Columna Infobae, 27.11.2024 Roberto García Moritán, embajador (r) y exviceministro de RREE argentino
El tercer año de la agresión de Rusia a Ucrania está ingresando en una fase de enormes riesgos humanitarios con posibles derivaciones planetarias. El lanzamiento de un misil balístico diseñado para un ataque nuclear, junto con amenazas concretas del uso de tales armas, elevan la tensión a un punto que debería merecer la mayor condena de la comunidad internacional. Ya Hiroshima y Nagasaki advirtieron sobre las trágicas secuelas de bombardeos nucleares. Asimismo, el Organismo Internacional de Energía Atómica (OIEA) y el Comité Internacional de la Cruz Roja (CICR) han señalado que ante una ofensiva nuclear contra Ucrania no existiría forma de controlar hasta dónde se podrían extender la lluvia radiactiva, las ondas térmicas e impulsos electromagnéticos, o cuánto durarían sus efectos en el mundo.
La referencia del OIEA y del CICR es aplicable para el empleo de ojivas nucleares tácticas de baja potencia (0,3 hasta 70 u 80 kilotones). El antecedente de las dos bombas atómicas que se arrojaron en 1945 lo deja de manifiesto (tenían un poder de 15 kilotones). También tendría efectos indiscriminados en prácticamente toda Europa la eventual detonación de una ojiva nuclear táctica a gran altura para que el pulso electromagnético haga colapsar los equipos electrónicos. En materia nuclear, no existen las medias tintas.
El ejemplo de las pruebas de armas nucleares, en particular las llevadas a cabo en la atmósfera y bajo el agua, principalmente por Estados Unidos y la Unión Soviética hasta la adopción del Tratado Parcial de Prohibición de Ensayos Nucleares de 1963, es otro ejemplo a tener en cuenta. Las 2500 pruebas atómicas en esos espacios dejaron un tendal de partículas radiactivas transportadas por el aire en todos los continentes, llegando incluso a la Patagonia. El severo daño ambiental causado por estos ensayos nucleares sentó la premisa de que las armas nucleares no deben ni pueden ser utilizadas en ningún contexto.
Menos contra Ucrania, que fue un país que cedió a Rusia las cerca de 3 mil armas nucleares que había heredado tras el colapso de la Unión Soviética. A través del Memorándum de Budapest de 1994, Ucrania se comprometió a no poseer armas nucleares a cambio del reconocimiento internacional de sus fronteras, que incluían la península de Crimea y los territorios que actualmente ha invadido Moscú. Firmaron el instrumento Rusia, Ucrania, Estados Unidos y el Reino Unido.

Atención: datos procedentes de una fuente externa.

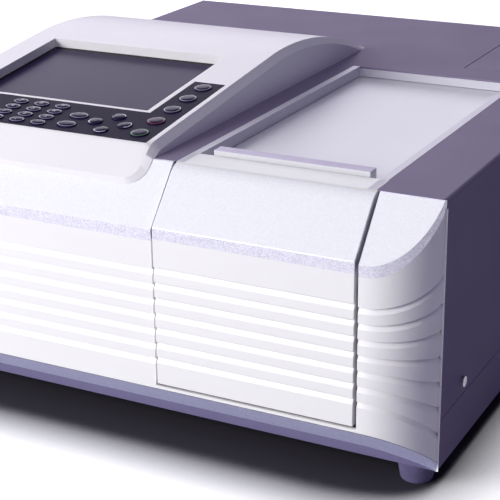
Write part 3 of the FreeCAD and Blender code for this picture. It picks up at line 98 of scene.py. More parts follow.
class Finish:
    """A surface finish: one Principled shader, and the nodes that vary it over the surface."""

    def __init__(self, name, colour, roughness, more=None):
        self.material = bpy.data.materials.new(name)
        self.material.use_nodes = True
        self.tree = self.material.node_tree
        self.shader = self.tree.nodes["Principled BSDF"]
        self.connect(self.shader, {"Base Color": colour, "Roughness": roughness, **(more or {})})
        self.place = self.add("ShaderNodeTexCoord", output="Object")

    def connect(self, node, inputs):
        for key, value in inputs.items():
            if isinstance(value, Wire):
                self.tree.links.new(value.socket, node.inputs[key])
            else:
                node.inputs[key].default_value = value

    def add(self, kind, settings=None, inputs=None, output=0):
        """Any node: its settings are made first, then its inputs, and one output is handed back."""
        node = self.tree.nodes.new(kind)
        for key, value in (settings or {}).items():
            setattr(node, key, value)
        self.connect(node, inputs or {})
        return Wire(self, node.outputs[output])

    def vary(self, **wires):
        """Feed the shader, such as Base_Color=wire."""
        self.connect(self.shader, {key.replace("_", " "): wire for key, wire in wires.items()})

    def grain(self, size, detail=2.0, stretch=(1, 1, 1)):
        """Noise from 0 to 1 with features of that size in millimetres."""
        spread = self.add("ShaderNodeMapping", None, {"Vector": self.place, "Scale": stretch})
        return self.add("ShaderNodeTexNoise", None, {
            "Vector": spread, "Scale": 1 / (size * MM), "Detail": detail})

    def flakes(self, size):
        """A random level from 0 to 1 for each flake of that size in millimetres."""
        colour = self.add("ShaderNodeTexVoronoi", None, {"Vector": self.place, "Scale": 1 / (size * MM)},
                          output="Color")
        return self.add("ShaderNodeSeparateColor", None, {"Color": colour})

    def mix(self, share, first, second):
        """A colour that goes from first to second with share."""
        return self.add("ShaderNodeMix", {"data_type": "RGBA"}, {0: share, 6: first, 7: second}, output=2)

    def bump(self, height, depth):
        """Raise the surface with height; depth is the full swing in millimetres."""
        self.vary(Normal=self.add("ShaderNodeBump", None, {"Height": height, "Distance": depth * MM}))


def powder_paint(name, colour, lighter, roughness=0.5):
    """Powder paint: a fine pebbled skin with a little lighter grain in it."""
    paint = Finish(name, colour, roughness, {"Specular IOR Level": 0.02})
    pebbles = paint.grain(0.9, 3.0)
    dust = paint.grain(45.0, 2.0)
    paint.vary(Base_Color=paint.mix(pebbles, colour, lighter))
    paint.vary(Roughness=roughness - 0.08 + 0.16 * dust)
    paint.bump(pebbles, 0.05)
    return paint


def eased(node, width=SHEET_EASE, flatness=0.4):
    """A copy of a CAD node's shape, in millimetres, with its sharp edges rounded by width.

    Faces that lie within flatness degrees of each other are joined first."""
    form = bmesh.new()
    form.from_mesh(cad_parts[node].data)
    bmesh.ops.scale(form, vec=(1 / MM,) * 3, verts=form.verts)
    bmesh.ops.remove_doubles(form, verts=form.verts, dist=0.002)
    bmesh.ops.dissolve_limit(form, angle_limit=math.radians(flatness), verts=form.verts, edges=form.edges)
    edges = [edge for edge in form.edges
             if len(edge.link_faces) == 2 and edge.calc_face_angle(0) > math.radians(EDGE_TURN)]
    if width:
        bmesh.ops.bevel(form, geom=edges, offset=width, affect="EDGES", segments=2, profile=0.5,
                        material=-1, clamp_overlap=True)
    return form


def add_piece(name, form, body, finishes, node):
    """Turn a shape in millimetres into a piece that rides on its body in place of a CAD node."""
    mesh = bpy.data.meshes.new(name)
    form.to_mesh(mesh)
    form.free()
    mesh.transform(Matrix.Scale(MM, 4))
    mesh.shade_smooth()
    mesh.set_sharp_from_angle(angle=math.radians(SHADED_TURN))
    for finish in finishes:
        mesh.materials.append(finish.material)
    piece = bpy.data.objects.new(name, mesh)
    bpy.context.scene.collection.objects.link(piece)
    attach(piece, body)
    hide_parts(node)
    return piece


def even_shading(piece):
    """Shade wide faces flat and leave the turn to the narrow ones between them."""
    finish = piece.modifiers.new("even_shading", "WEIGHTED_NORMAL")
    finish.keep_sharp = True


def add_eased(name, node, body, finish, width=SHEET_EASE):
    """Put a CAD node's shape with rounded edges, in one finish, in the node's place."""
    even_shading(add_piece(name, eased(node, width), body, [finish], node))


dark_paint = powder_paint("dark_powder_paint", rgb(134, 124, 150), rgb(146, 136, 162))
add_eased("base_pan_painted", "base_pan", "cabinet", dark_paint)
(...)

Si la pretensión de Rusia es generar un clima de zozobra humanitaria para posteriormente negociar en mejores condiciones un fin al conflicto, la estrategia política del Kremlin merecería también la mayor condena internacional. No es tolerable en ningún caso la utilización de armas de destrucción masiva como instrumento de negociación diplomática.
La comunidad internacional debería exigir el fin de la extorsión nuclear de Rusia, que su armamento estratégico vuelva al nivel usual de alerta y sus fuerzas armadas se retiren del territorio ucraniano. Sobre esta base es urgente poner en marcha la diplomacia y el diálogo. El secretario general de las Naciones Unidas, Antonio Guterres, ha señalado que la única solución duradera de paz debe ser conforme a la Carta de las Naciones Unidas y el derecho internacional. La agresión militar no debería seguir siendo una alternativa.